Glioblastoma (GBM) is the most aggressive form of brain cancer. First-line treatment is surgical removal of the tumor but although the tumor core can be successfully excised, invasive GBM cells extending beyond surgical margins persist, leading to recurrence and ultimately death. Recent studies show that these invasive GBM cells can form synaptic connections with nearby healthy neurons. These connections, known as neuroglioma synapses (NGS), create electrical coupling which promotes tumor progression. In healthy brain, 90% of synapses are encapsulated by astrocytes through astroglial coverage, forming a tripartite synapse. However, it is unknown if NGS are similarly ensheathed by astrocytes. In presence of GBM, astrocytes enter a reactive state and are defined as Tumor-Associated Astrocytes (TAAs). Evidence suggests that TAAs connect to invasive GBM cells via gap junctions, enabling calcium signal transfer. However, the role of TAAs in GBM progression through a calcium network and at the NGS remains poorly understood.

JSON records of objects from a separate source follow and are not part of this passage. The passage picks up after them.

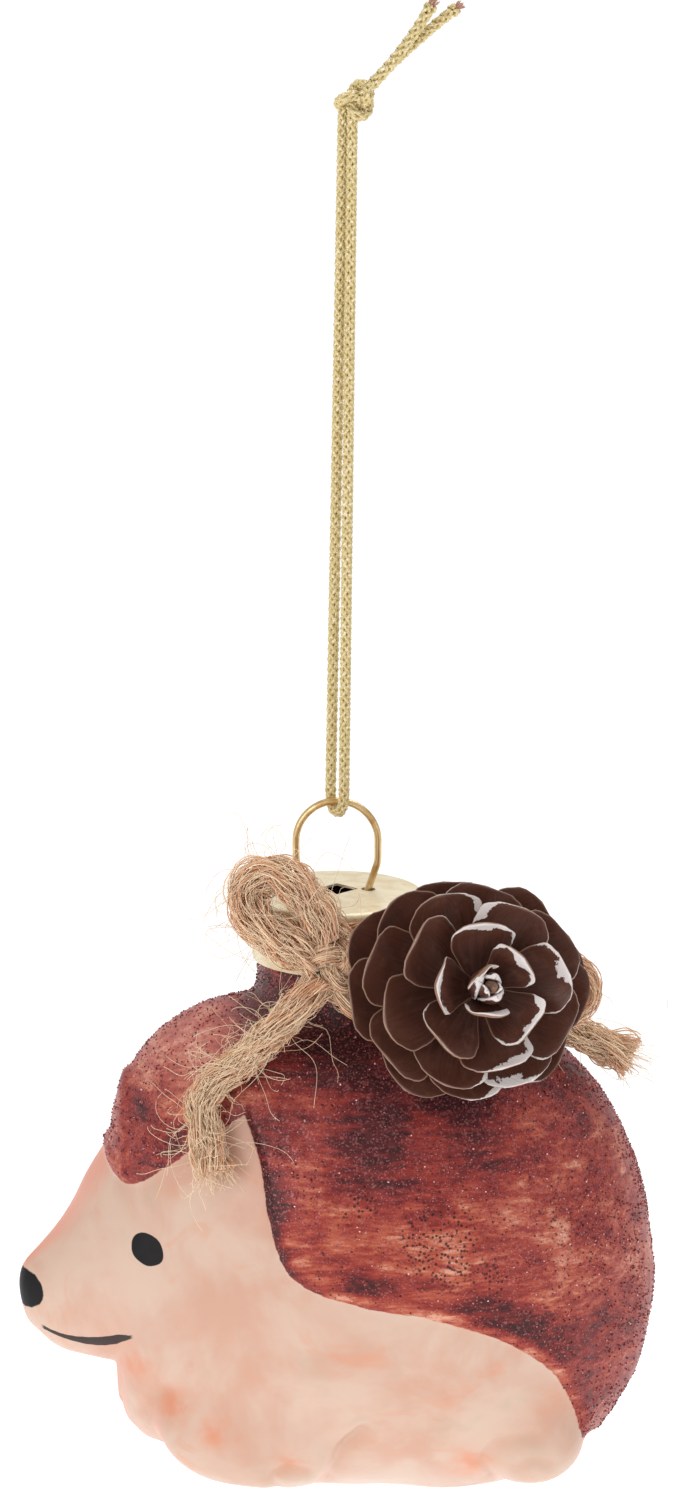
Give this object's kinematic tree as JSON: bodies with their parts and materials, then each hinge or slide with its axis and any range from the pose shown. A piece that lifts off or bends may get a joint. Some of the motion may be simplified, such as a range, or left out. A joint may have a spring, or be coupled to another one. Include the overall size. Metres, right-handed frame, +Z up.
{
  "type": "hanging animal ornament",
  "caption": "Blown-glass hedgehog hanging ornament with a metal cap, wire hanger, cord loop, jute bow and pine cone.",
  "frame": {"origin": "the hang point, inside the cord loop just under its knot", "axes": "+Z up, along the hanging cord; the nose points to -X, the tail to +X, and the pine cone is on the -Y side"},
  "size_m": [0.0896, 0.0666, 0.2121],
  "materials": {
    "painted_glass": "opaque paint on blown glass, satin cream below and glittered brick red above",
    "cap_metal": "thin pressed sheet, pale gold",
    "gold_wire": "bright drawn wire",
    "gold_cord": "braided metallic thread",
    "jute": "twisted natural jute, hairy",
    "cone_wood": "satin brown pine cone scales with pale rims",
    "hot_glue": "milky hot glue"
  },
  "bodies": {
    "cord": {"hanging_cord": "gold_cord", "cord_knot": "gold_cord", "cord_tail_left": "gold_cord", "cord_tail_right": "gold_cord"},
    "hanger": {"hanger_wire": "gold_wire"},
    "cap": {"cap": "cap_metal", "twine_wrap": "jute", "twine_knot": "jute", "twine_left_ear": "jute", "twine_right_ear": "jute", "twine_left_tail": "jute", "twine_right_tail": "jute", "glue_pad": "hot_glue", "cone_axis": "cone_wood", "cone_scale_01": "cone_wood", "cone_scale_02": "cone_wood", "cone_scale_03": "cone_wood", "cone_scale_04": "cone_wood", "cone_scale_05": "cone_wood", "cone_scale_06": "cone_wood", "cone_scale_07": "cone_wood", "cone_scale_08": "cone_wood", "cone_scale_09": "cone_wood", "cone_scale_10": "cone_wood", "cone_scale_11": "cone_wood", "cone_scale_12": "cone_wood", "cone_scale_13": "cone_wood", "cone_scale_14": "cone_wood", "cone_scale_15": "cone_wood", "cone_scale_16": "cone_wood", "cone_scale_17": "cone_wood", "cone_scale_18": "cone_wood", "cone_scale_19": "cone_wood", "cone_scale_20": "cone_wood", "cone_scale_21": "cone_wood", "cone_scale_22": "cone_wood", "cone_scale_23": "cone_wood", "cone_scale_24": "cone_wood", "cone_scale_25": "cone_wood", "cone_scale_26": "cone_wood", "cone_scale_27": "cone_wood", "cone_scale_28": "cone_wood", "cone_scale_29": "cone_wood", "cone_scale_30": "cone_wood"},
    "glass": {"glass_body": "painted_glass"}
  },
  "joints": [
    {"name": "ring_swing", "type": "hinge", "parent": "cord", "child": "hanger", "pos_m": [-0.0015, 0, -0.0973], "axis": [1, 0, 0], "range_deg": [-60, 60]},
    {"name": "cap_rock", "type": "hinge", "parent": "hanger", "child": "cap", "pos_m": [-0.0015, 0, -0.1103], "axis": [1, 0, 0], "range_deg": [-8, 8]},
    {"name": "glass_pull", "type": "slide", "parent": "cap", "child": "glass", "axis": [0, 0, -1], "range_m": [0, 0.025]}
  ]
}
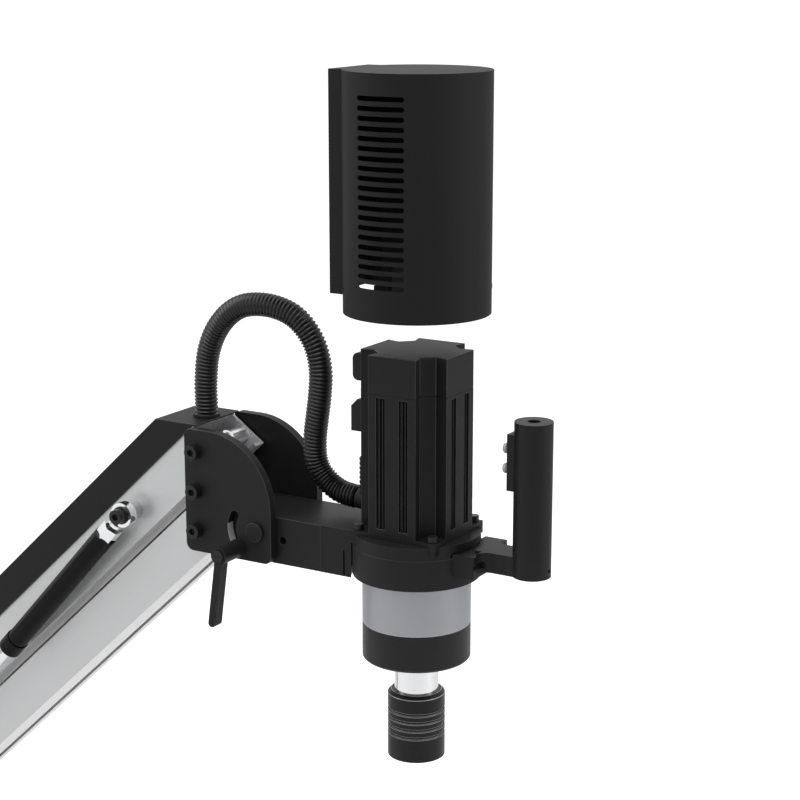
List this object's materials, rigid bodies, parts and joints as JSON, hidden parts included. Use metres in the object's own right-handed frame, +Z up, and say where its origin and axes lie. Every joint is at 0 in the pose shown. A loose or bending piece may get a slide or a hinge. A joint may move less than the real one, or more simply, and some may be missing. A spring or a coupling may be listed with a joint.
{
  "type": "arm tapping machine",
  "caption": "Articulated parallelogram arm with a gas spring that carries an electric tapping head, its tilt bracket, lock lever, handle with buttons, cable conduit and lift-off motor cover.",
  "frame": {"origin": "centre of the column bore's lower mouth, on the swing axis", "axes": "+Z up along the column, +X along the arm towards the tapping head, +Y away from the side with the lock lever and the gas spring"},
  "size_m": [0.7336, 0.1301, 0.8777],
  "materials": {
    "black_paint": "satin black powder coat with a very fine grain",
    "cover_paint": "satin black coated sheet, slightly grained",
    "motor_paint": "satin black coated aluminium die casting",
    "black_plastic": "matt moulded black plastic",
    "conduit_plastic": "ribbed black plastic with soft highlights",
    "beam_aluminium": "clear anodised extrusion with fine lines along it",
    "gear_aluminium": "satin grey anodised, turned",
    "black_anodised": "black anodised, turned",
    "cheek_iron": "black painted casting",
    "steel": "bright machined steel",
    "chrome": "polished chrome",
    "bronze": "plain bearing bronze",
    "copper": "lacquered copper winding",
    "black_steel": "blackened steel screws"
  },
  "bodies": {
    "column": {"column_sleeve": "cheek_iron", "clamp_screws": "black_steel", "swing_bush": "bronze", "thrust_washer": "bronze"},
    "yoke": {"swivel_yoke": "cheek_iron", "swing_spindle": "steel", "yoke_bolts": "black_steel", "gas_lower_stud": "steel"},
    "upper_arm": {"upper_beam": "beam_aluminium", "upper_bushes": "steel", "beam_cover": "cover_paint", "gas_upper_stud": "steel", "conduit_gland": "black_plastic", "conduit": "conduit_plastic"},
    "lower_arm": {"lower_beam": "beam_aluminium", "lower_bushes": "steel"},
    "gas_tube": {"gas_cylinder": "motor_paint", "gas_cylinder_cap": "motor_paint", "gas_cylinder_eye": "chrome"},
    "gas_piston_rod": {"gas_rod": "chrome", "gas_rod_eye": "chrome"},
    "bracket": {"near_plate": "black_anodised", "far_plate": "black_anodised", "plate_bolts": "black_steel", "spacer_tube": "steel", "tilt_pin": "black_steel"},
    "head": {"tilt_bar": "black_anodised", "lever_stud": "steel", "head_holder": "black_anodised", "seam_screws": "black_steel", "motor_flange": "motor_paint", "flange_screws": "black_steel", "motor_body": "motor_paint", "motor_stator": "copper", "motor_rear_cover": "motor_paint", "connector_upper": "black_plastic", "connector_lower": "black_plastic", "conduit_elbow": "black_plastic", "gearbox_housing": "gear_aluminium", "ring_gear": "steel", "gearbox_base": "black_anodised", "spindle_bearing": "steel"},
    "lever": {"lock_lever": "black_paint", "lever_screw": "black_steel"},
    "rotor": {"motor_rotor": "steel"},
    "tool_spindle": {"spindle": "chrome", "planet_gears": "steel", "chuck_body": "steel", "chuck_balls": "chrome", "chuck_spring": "steel"},
    "sleeve": {"chuck_sleeve": "black_anodised"},
    "handle": {"handle_ring": "black_anodised", "handle_arm": "black_anodised", "handle_clamp_screw": "black_steel", "handle_grip": "black_plastic", "button_plate": "black_plastic"},
    "up_button": {"button_up": "steel"},
    "down_button": {"button_down": "steel"},
    "cover": {"motor_cover": "cover_paint", "cover_screws": "black_steel"}
  },
  "joints": [
    {"name": "arm_swing", "type": "hinge", "parent": "column", "child": "yoke", "pos_m": [0, 0, 0.128], "axis": [0, 0, 1], "range_deg": [-170, 170]},
    {"name": "arm_lift", "type": "hinge", "parent": "yoke", "child": "upper_arm", "pos_m": [0.022, 0, 0.2414], "axis": [0, 1, 0], "range_deg": [0, 45]},
    {"name": "lower_lift", "type": "hinge", "parent": "yoke", "child": "lower_arm", "pos_m": [0.022, 0, 0.172], "axis": [0, 1, 0], "range_deg": [-1, 46]},
    {"name": "bracket_level", "type": "hinge", "parent": "upper_arm", "child": "bracket", "pos_m": [0.36006, 0, 0.55335], "axis": [0, 1, 0], "range_deg": [-46, 1], "deforming": ["conduit"]},
    {"name": "gas_swing", "type": "hinge", "parent": "upper_arm", "child": "gas_tube", "pos_m": [0.28511, -0.046, 0.48786], "axis": [0, 1, 0], "range_deg": [-1.4, 1]},
    {"name": "gas_stroke", "type": "slide", "parent": "gas_tube", "child": "gas_piston_rod", "axis": [0.681, 0, 0.7323], "range_m": [-0.001, 0.0217]},
    {"name": "head_tilt", "type": "hinge", "parent": "bracket", "child": "head", "pos_m": [0.42046, 0, 0.49155], "axis": [0, 1, 0], "range_deg": [0, 70], "deforming": ["conduit"]},
    {"name": "lever_turn", "type": "hinge", "parent": "head", "child": "lever", "pos_m": [0.40291, -0.05, 0.47519], "axis": [0, 1, 0], "range_deg": [-50, 50]},
    {"name": "rotor_spin", "type": "hinge", "parent": "head", "child": "rotor", "pos_m": [0.55406, 0, 0.47685], "axis": [0, 0, 1], "continuous": true},
    {"name": "spindle_spin", "type": "hinge", "parent": "head", "child": "tool_spindle", "pos_m": [0.55406, 0, 0.42685], "axis": [0, 0, 1], "continuous": true},
    {"name": "sleeve_slide", "type": "slide", "parent": "tool_spindle", "child": "sleeve", "axis": [0, 0, -1], "range_m": [0, 0.006], "stiffness_N_per_m": 1500, "springref_m": -0.004, "deforming": ["chuck_spring"]},
    {"name": "handle_swing", "type": "hinge", "parent": "head", "child": "handle", "pos_m": [0.55406, 0, 0.47885], "axis": [0, 0, 1], "range_deg": [0, 45]},
    {"name": "up_button_press", "type": "slide", "parent": "handle", "child": "up_button", "axis": [1, 0, 0], "range_m": [0, 0.0015], "stiffness_N_per_m": 900, "springref_m": -0.001},
    {"name": "down_button_press", "type": "slide", "parent": "handle", "child": "down_button", "axis": [1, 0, 0], "range_m": [0, 0.0015], "stiffness_N_per_m": 900, "springref_m": -0.001},
    {"name": "cover_off", "type": "slide", "parent": "head", "child": "cover", "axis": [0, 0, 1], "range_m": [-0.169, 0]}
  ],
  "couplings": [
    {"joint": "lower_lift", "follows": "arm_lift", "ratio": 1},
    {"joint": "bracket_level", "follows": "arm_lift", "ratio": -1},
    {"joint": "gas_swing", "follows": "arm_lift", "ratio": -0.0085},
    {"joint": "gas_stroke", "follows": "arm_lift", "m_per_rad": 0.0263},
    {"joint": "rotor_spin", "follows": "spindle_spin", "ratio": 3.87}
  ]
}
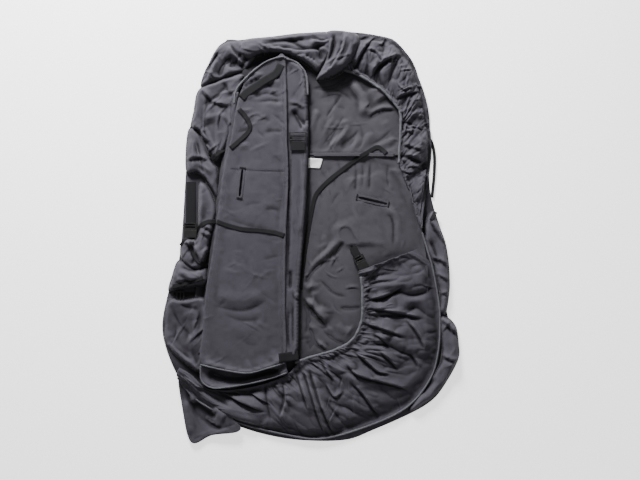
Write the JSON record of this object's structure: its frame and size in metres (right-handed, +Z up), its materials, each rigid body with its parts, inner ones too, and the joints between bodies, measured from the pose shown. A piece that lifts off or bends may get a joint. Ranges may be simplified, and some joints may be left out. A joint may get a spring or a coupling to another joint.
{
  "type": "fitted protective fabric cover",
  "caption": "Fitted protective cover of dark canvas laid flat with its side panel folded over, with gathered elastic hems, welted slots, tape ties, webbing sliders and side-release buckles.",
  "frame": {"origin": "on the resting surface, under the middle of the cover as it lies", "axes": "+Z up; +Y to the crown end of the cover; +X to its right-hand side, away from the folded-over flap"},
  "size_m": [0.7594, 1.06, 0.0376],
  "materials": {
    "canvas": "woven charcoal canvas, matt with a slight sheen",
    "inner_canvas": "woven charcoal canvas, inner face",
    "binding": "folded edge binding and piping, worn lighter along the fold",
    "elastic": "round elastic cord, matt",
    "tape": "ribbed polyester tape, matt black",
    "buckle_plastic": "moulded black plastic, satin",
    "label_cloth": "blank white woven label"
  },
  "bodies": {
    "cover": {"backrest_panel": "inner_canvas", "care_label": "label_cloth", "corner_pleat": "canvas", "cross_seam_tape": "binding", "crown_fold": "canvas", "crown_tuck": "canvas", "edge_loop": "tape", "edge_tape": "tape", "folded_ply_lower": "canvas", "folded_ply_upper": "canvas", "hem_buckle_socket": "buckle_plastic", "hem_lower_casing": "binding", "hem_lower_elastic": "elastic", "hem_tail": "canvas", "hem_upper_casing": "binding", "hem_upper_elastic": "elastic", "outer_shell": "canvas", "pouch_fold": "canvas", "seam_piping": "binding", "seat_front_panel": "inner_canvas", "seat_rear_panel": "inner_canvas", "seat_seam_left": "inner_canvas", "seat_seam_right": "inner_canvas", "seat_slot_welt": "inner_canvas", "side_buckle_socket": "buckle_plastic", "side_gusset_lower": "canvas", "side_gusset_upper": "canvas", "side_panel": "canvas", "side_pleat_lower": "canvas", "side_pleat_middle": "canvas", "side_pleat_upper": "canvas", "side_slider_webbing": "tape", "side_tape": "tape", "skirt_lower": "canvas", "skirt_upper": "canvas", "tie_back": "tape", "tie_long": "tape", "tie_seat": "tape", "tie_short": "tape"},
    "flap": {"flap_under_layer": "canvas", "flap_top_panel": "canvas", "flap_side_panel": "canvas", "flap_main_panel": "canvas", "flap_slot_stay": "canvas", "flap_slot_welt": "canvas", "boxing_strip": "canvas", "strap_slider_webbing": "tape", "corner_tab": "tape", "tie_long_flap": "tape", "tie_back_flap": "tape", "tie_crown": "tape"},
    "strap_slider": {"strap_slider": "buckle_plastic"},
    "side_slider": {"side_slider": "buckle_plastic"},
    "hem_plug": {"hem_buckle_plug": "buckle_plastic", "hem_plug_webbing": "tape"},
    "side_plug": {"side_buckle_plug": "buckle_plastic", "side_plug_webbing": "tape"}
  },
  "joints": [
    {"name": "flap_fold", "type": "hinge", "parent": "cover", "child": "flap", "pos_m": [-0.211, 0.32, 0.0255], "axis": [-0.1191, -0.9929, 0], "range_deg": [0, 135]},
    {"name": "strap_slider_travel", "type": "slide", "parent": "flap", "child": "strap_slider", "axis": [0, 1, 0], "range_m": [0, 0.04]},
    {"name": "side_slider_travel", "type": "slide", "parent": "cover", "child": "side_slider", "axis": [1, 0, 0], "range_m": [-0.006, 0.026]},
    {"name": "hem_buckle_release", "type": "slide", "parent": "cover", "child": "hem_plug", "axis": [-0.4695, 0.8829, 0], "range_m": [0, 0.02]},
    {"name": "side_buckle_release", "type": "slide", "parent": "cover", "child": "side_plug", "axis": [0, 1, 0], "range_m": [0, 0.02]}
  ]
}
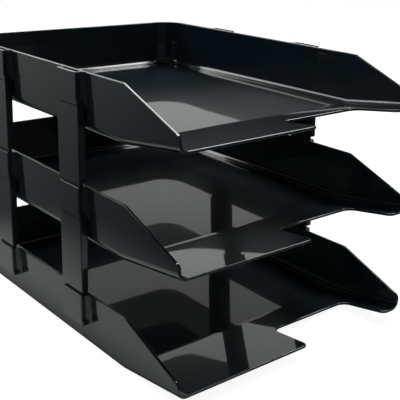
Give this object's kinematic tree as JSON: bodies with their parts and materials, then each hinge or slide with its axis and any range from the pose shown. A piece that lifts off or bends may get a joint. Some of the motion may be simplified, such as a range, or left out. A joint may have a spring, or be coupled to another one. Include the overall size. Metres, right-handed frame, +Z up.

This proposal aims to: 1. Quantify astroglial coverage of NGS in human GBM samples and a mouse model 2. Measure calcium dynamics between GBM and TAAs to understand how TAAs promote tumor growth. This research will pioneer new directions in cancer neuroscience by identifying the role of TAAs in GBM progression and potentially guiding the development of targeted therapeutic strategies aimed at disrupting these supportive networks.